Беда и проблема в том, что стихийный рынок, озабоченный экономическими и политическими условиями человеческого бытия, абсолютно равнодушен к культурной «парадигме» существования и развития личности. И капитализм явно неспособен устранить этот порок созданной им системы и цивилизации, буквально настоянной на «потребительстве» и вещизме», Как тонко заметил В.М.Межуев, «возможно, с точки зрения сегодняшнего дня, Маркс и ошибался, слишком резко противопоставляя друг другу интересы человеческой свободы и экономической эффективности, основанной на рыночных механизмах хозяйствования, но важно то, что главным, решающим аргументом в оценке действий и последствий этого механизма были для него все-таки интересы свободной человеческой индивидуальности»[cxxi].
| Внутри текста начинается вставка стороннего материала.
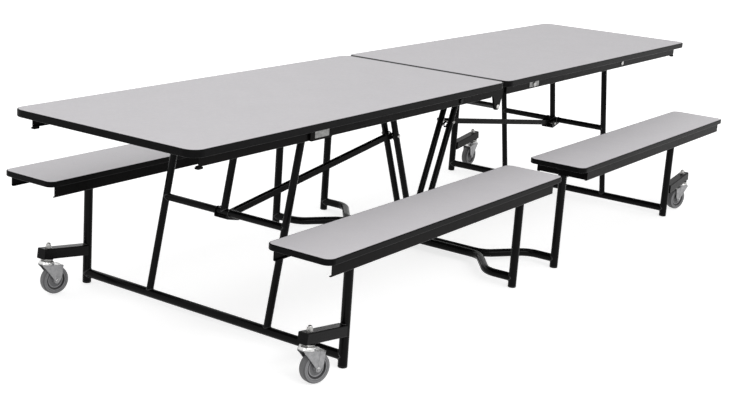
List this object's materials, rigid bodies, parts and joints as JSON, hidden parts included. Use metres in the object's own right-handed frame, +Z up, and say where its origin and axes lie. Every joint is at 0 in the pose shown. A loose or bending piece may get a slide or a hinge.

Поэтому незачем, отдавая должное достоинствам рынка, превращать его в идола и идеологему нового «светлого будущего». Даже если рынок повсеместно приобретет в будущем подлинно цивилизованные черты и характер, он от своих односторонностей, изъянов и парадоксов не освободится, Между коммерцией и моралью, между рынком и культурой безоблачных и бесконфликтных отношений никогда не будет. Напротив, они всегда будут противоречивыми, а иногда и враждебными, и понадобятся мощные противовесы в виде целой системы ценностей, мудрой государственной и международной политики, религиозно-церковного «вмешательства» в мирские дела, чтобы стремление к выгоде и пользе не убило в человеке стремления к истине и добру.